## WHAT THE TASK REQUIRES
Extract each line of the data and write it out again exactly.

——————

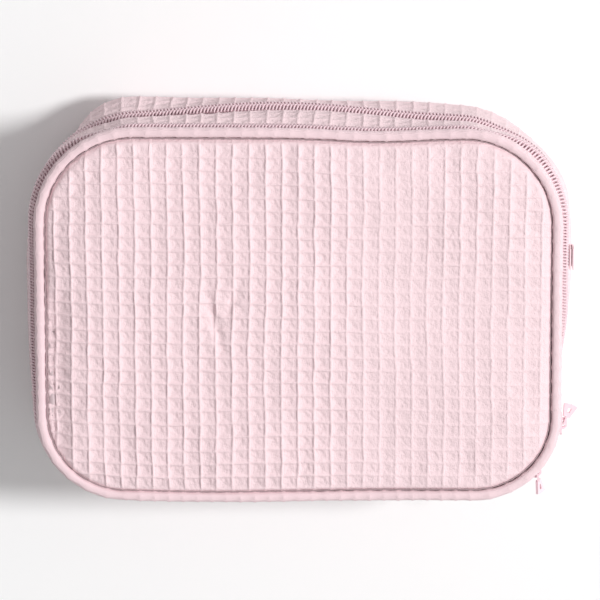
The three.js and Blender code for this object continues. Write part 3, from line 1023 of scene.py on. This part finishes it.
def add_hardware():
    """The sliders and their pulls."""
    for body in ("rear_slider", "front_slider"):
        softened(body + "_body", painted_zinc, body, "painted_zinc", 0.22)
    for body in ("rear_pull", "front_pull"):
        softened(body + "_tab", painted_zinc, body, "painted_zinc", 0.35)


def add_side_loop():
    """The small loop sewn into the right side, moved out with the wall that carries it."""
    loop = softened("side_loop", piping_cotton, "rear_shell", "plain_cotton", 0.4)
    low, high = node_box("side_loop")
    y, z = (low[1] + high[1]) / 2, (low[2] + high[2]) / 2
    t = BREAKS[6] + REAR["half_y"] - REAR["top"] - y
    loop.location.x += wall_swell(np.array([t]), z)[0] * MM


# ---------------------------------------------------------------- carried-over CAD nodes

CAD_MATERIALS = {
    "lining_cloth": lining_cloth,
    "foam_sheet": foam_material,
    "binding_tape": binding_cloth,
    "plain_cotton": piping_cotton,
    "painted_zinc": painted_zinc,
    "zip_tape": tape_cloth,
    "zip_coil": coil_nylon,
    "waffle_cotton": waffle_cotton,
}


def dress_cad_nodes():
    """Gives every CAD node that may still be shown the material of its slot."""
    for part in frame["record"]["subparts"]:
        node = frame["nodes"][part["node"]]
        node.data.materials.clear()
        node.data.materials.append(CAD_MATERIALS[part["material_slot"]])


# ---------------------------------------------------------------- stage, lights and camera


FLOOR_HALF = 3000.0
FLOOR_Z = -0.2  # just clear of the cloth that lies on it
KEY_AZIMUTH = math.radians(17)  # from +X towards +Y
KEY_ELEVATION = math.radians(50)
KEY_DISTANCE = 4.0  # metres, like the key light's size and aim
KEY_SIZE = 0.7
KEY_POWER = 117.0
KEY_AIM = (0.0, 0.0, 0.05)
WORLD_LEVEL = 0.28  # the surround's strength at the horizon, beside the bag
WORLD_RIGHT = 0.23  # how much brighter it is on the right
WORLD_ABOVE = 0.30  # and overhead
CAMERA_TILT = math.radians(14.0)  # towards the bag's top edge
CAMERA_SIDE = math.radians(1.0)  # towards +X
CAMERA_DISTANCE = 2.6
CAMERA_RIGHT = 0.001  # the aim, from the middle of the front panel
CAMERA_UP = 0.0085
FRAME_WIDTH = 0.2975  # seen at the front panel's height


def add_floor():
    """A plain pale floor."""
    n = Nodes("floor_white", (0.93, 0.93, 0.93), 0.9)
    half, z = FLOOR_HALF, FLOOR_Z
    corners = [(-half, -half, z), (half, -half, z), (half, half, z), (-half, half, z)]
    floor = mesh_object("floor", corners, [(0, 1, 2, 3)])
    floor.data.materials.append(n.material)


def add_key_light():
    """A soft light from above the bag's right side."""
    data = bpy.data.lights.new("key", "AREA")
    data.shape = "DISK"
    data.size = KEY_SIZE
    data.energy = KEY_POWER
    light = bpy.data.objects.new("key", data)
    level = math.cos(KEY_ELEVATION)
    towards = (
        level * math.cos(KEY_AZIMUTH),
        level * math.sin(KEY_AZIMUTH),
        math.sin(KEY_ELEVATION),
    )
    light.location = Vector(towards) * KEY_DISTANCE
    light.rotation_mode = "QUATERNION"
    aim = Vector(KEY_AIM) - light.location
    light.rotation_quaternion = aim.to_track_quat("-Z", "Y")
    bpy.context.scene.collection.objects.link(light)


def add_world():
    """A soft white surround, brighter on the right and overhead."""
    world = bpy.data.worlds.new("studio")
    world.use_nodes = True
    nodes, links = world.node_tree.nodes, world.node_tree.links
    where = nodes.new("ShaderNodeTexCoord")
    split = nodes.new("ShaderNodeSeparateXYZ")
    links.new(where.outputs["Generated"], split.inputs[0])
    right = nodes.new("ShaderNodeMath")
    above = nodes.new("ShaderNodeMath")
    for term, axis, slope in ((right, "X", WORLD_RIGHT), (above, "Z", WORLD_ABOVE)):
        term.operation = "MULTIPLY_ADD"
        links.new(split.outputs[axis], term.inputs[0])
        term.inputs[1].default_value = slope
    right.inputs[2].default_value = WORLD_LEVEL
    links.new(right.outputs[0], above.inputs[2])
    links.new(above.outputs[0], nodes["Background"].inputs["Strength"])
    nodes["Background"].inputs["Color"].default_value = (1, 1, 1, 1)
    bpy.context.scene.world = world


def add_camera():
    """A long lens over the bag, leaning towards its top edge."""
    data = bpy.data.cameras.new("camera")
    data.sensor_width = 36.0
    data.lens = data.sensor_width * CAMERA_DISTANCE / FRAME_WIDTH
    data.clip_start = 0.1
    data.clip_end = 20.0
    camera = bpy.data.objects.new("camera", data)
    towards = Vector(
        (
            math.sin(CAMERA_SIDE),
            math.sin(CAMERA_TILT) * math.cos(CAMERA_SIDE),
            math.cos(CAMERA_TILT) * math.cos(CAMERA_SIDE),
        )
    )
    right = Vector((0, 1, 0)).cross(towards).normalized()
    up = towards.cross(right)
    target = Vector((0.0, 0.0, PANEL_TOP * MM)) + right * CAMERA_RIGHT + up * CAMERA_UP
    rotation = Matrix((right, up, towards)).transposed().to_4x4()
    camera.matrix_world = Matrix.Translation(target + towards * CAMERA_DISTANCE) @ rotation
    bpy.context.scene.collection.objects.link(camera)
    bpy.context.scene.camera = camera


# ---------------------------------------------------------------- the whole model

add_panels()
add_gussets()
add_bottom_strips()
add_piping()
add_zips()
add_linings()
add_bindings()
add_hardware()
add_side_loop()
dress_cad_nodes()
add_floor()
add_world()
add_key_light()
add_camera()
bpy.context.scene.view_settings.view_transform = "Standard"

——————

## OUTPUT FOR THIS TASK
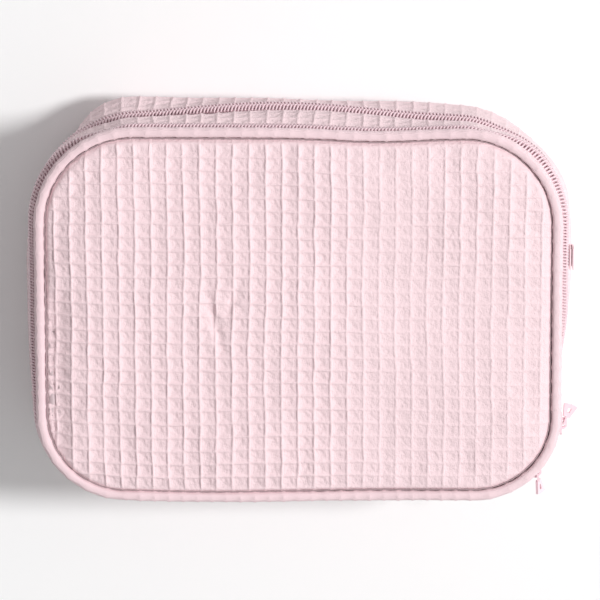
The three.js and Blender code for this object continues. Write part 3, from line 1023 of scene.py on. This part finishes it.
def add_hardware():
    """The sliders and their pulls."""
    for body in ("rear_slider", "front_slider"):
        softened(body + "_body", painted_zinc, body, "painted_zinc", 0.22)
    for body in ("rear_pull", "front_pull"):
        softened(body + "_tab", painted_zinc, body, "painted_zinc", 0.35)


def add_side_loop():
    """The small loop sewn into the right side, moved out with the wall that carries it."""
    loop = softened("side_loop", piping_cotton, "rear_shell", "plain_cotton", 0.4)
    low, high = node_box("side_loop")
    y, z = (low[1] + high[1]) / 2, (low[2] + high[2]) / 2
    t = BREAKS[6] + REAR["half_y"] - REAR["top"] - y
    loop.location.x += wall_swell(np.array([t]), z)[0] * MM


# ---------------------------------------------------------------- carried-over CAD nodes

CAD_MATERIALS = {
    "lining_cloth": lining_cloth,
    "foam_sheet": foam_material,
    "binding_tape": binding_cloth,
    "plain_cotton": piping_cotton,
    "painted_zinc": painted_zinc,
    "zip_tape": tape_cloth,
    "zip_coil": coil_nylon,
    "waffle_cotton": waffle_cotton,
}


def dress_cad_nodes():
    """Gives every CAD node that may still be shown the material of its slot."""
    for part in frame["record"]["subparts"]:
        node = frame["nodes"][part["node"]]
        node.data.materials.clear()
        node.data.materials.append(CAD_MATERIALS[part["material_slot"]])


# ---------------------------------------------------------------- stage, lights and camera


FLOOR_HALF = 3000.0
FLOOR_Z = -0.2  # just clear of the cloth that lies on it
KEY_AZIMUTH = math.radians(17)  # from +X towards +Y
KEY_ELEVATION = math.radians(50)
KEY_DISTANCE = 4.0  # metres, like the key light's size and aim
KEY_SIZE = 0.7
KEY_POWER = 117.0
KEY_AIM = (0.0, 0.0, 0.05)
WORLD_LEVEL = 0.28  # the surround's strength at the horizon, beside the bag
WORLD_RIGHT = 0.23  # how much brighter it is on the right
WORLD_ABOVE = 0.30  # and overhead
CAMERA_TILT = math.radians(14.0)  # towards the bag's top edge
CAMERA_SIDE = math.radians(1.0)  # towards +X
CAMERA_DISTANCE = 2.6
CAMERA_RIGHT = 0.001  # the aim, from the middle of the front panel
CAMERA_UP = 0.0085
FRAME_WIDTH = 0.2975  # seen at the front panel's height


def add_floor():
    """A plain pale floor."""
    n = Nodes("floor_white", (0.93, 0.93, 0.93), 0.9)
    half, z = FLOOR_HALF, FLOOR_Z
    corners = [(-half, -half, z), (half, -half, z), (half, half, z), (-half, half, z)]
    floor = mesh_object("floor", corners, [(0, 1, 2, 3)])
    floor.data.materials.append(n.material)


def add_key_light():
    """A soft light from above the bag's right side."""
    data = bpy.data.lights.new("key", "AREA")
    data.shape = "DISK"
    data.size = KEY_SIZE
    data.energy = KEY_POWER
    light = bpy.data.objects.new("key", data)
    level = math.cos(KEY_ELEVATION)
    towards = (
        level * math.cos(KEY_AZIMUTH),
        level * math.sin(KEY_AZIMUTH),
        math.sin(KEY_ELEVATION),
    )
    light.location = Vector(towards) * KEY_DISTANCE
    light.rotation_mode = "QUATERNION"
    aim = Vector(KEY_AIM) - light.location
    light.rotation_quaternion = aim.to_track_quat("-Z", "Y")
    bpy.context.scene.collection.objects.link(light)


def add_world():
    """A soft white surround, brighter on the right and overhead."""
    world = bpy.data.worlds.new("studio")
    world.use_nodes = True
    nodes, links = world.node_tree.nodes, world.node_tree.links
    where = nodes.new("ShaderNodeTexCoord")
    split = nodes.new("ShaderNodeSeparateXYZ")
    links.new(where.outputs["Generated"], split.inputs[0])
    right = nodes.new("ShaderNodeMath")
    above = nodes.new("ShaderNodeMath")
    for term, axis, slope in ((right, "X", WORLD_RIGHT), (above, "Z", WORLD_ABOVE)):
        term.operation = "MULTIPLY_ADD"
        links.new(split.outputs[axis], term.inputs[0])
        term.inputs[1].default_value = slope
    right.inputs[2].default_value = WORLD_LEVEL
    links.new(right.outputs[0], above.inputs[2])
    links.new(above.outputs[0], nodes["Background"].inputs["Strength"])
    nodes["Background"].inputs["Color"].default_value = (1, 1, 1, 1)
    bpy.context.scene.world = world


def add_camera():
    """A long lens over the bag, leaning towards its top edge."""
    data = bpy.data.cameras.new("camera")
    data.sensor_width = 36.0
    data.lens = data.sensor_width * CAMERA_DISTANCE / FRAME_WIDTH
    data.clip_start = 0.1
    data.clip_end = 20.0
    camera = bpy.data.objects.new("camera", data)
    towards = Vector(
        (
            math.sin(CAMERA_SIDE),
            math.sin(CAMERA_TILT) * math.cos(CAMERA_SIDE),
            math.cos(CAMERA_TILT) * math.cos(CAMERA_SIDE),
        )
    )
    right = Vector((0, 1, 0)).cross(towards).normalized()
    up = towards.cross(right)
    target = Vector((0.0, 0.0, PANEL_TOP * MM)) + right * CAMERA_RIGHT + up * CAMERA_UP
    rotation = Matrix((right, up, towards)).transposed().to_4x4()
    camera.matrix_world = Matrix.Translation(target + towards * CAMERA_DISTANCE) @ rotation
    bpy.context.scene.collection.objects.link(camera)
    bpy.context.scene.camera = camera


# ---------------------------------------------------------------- the whole model

add_panels()
add_gussets()
add_bottom_strips()
add_piping()
add_zips()
add_linings()
add_bindings()
add_hardware()
add_side_loop()
dress_cad_nodes()
add_floor()
add_world()
add_key_light()
add_camera()
bpy.context.scene.view_settings.view_transform = "Standard"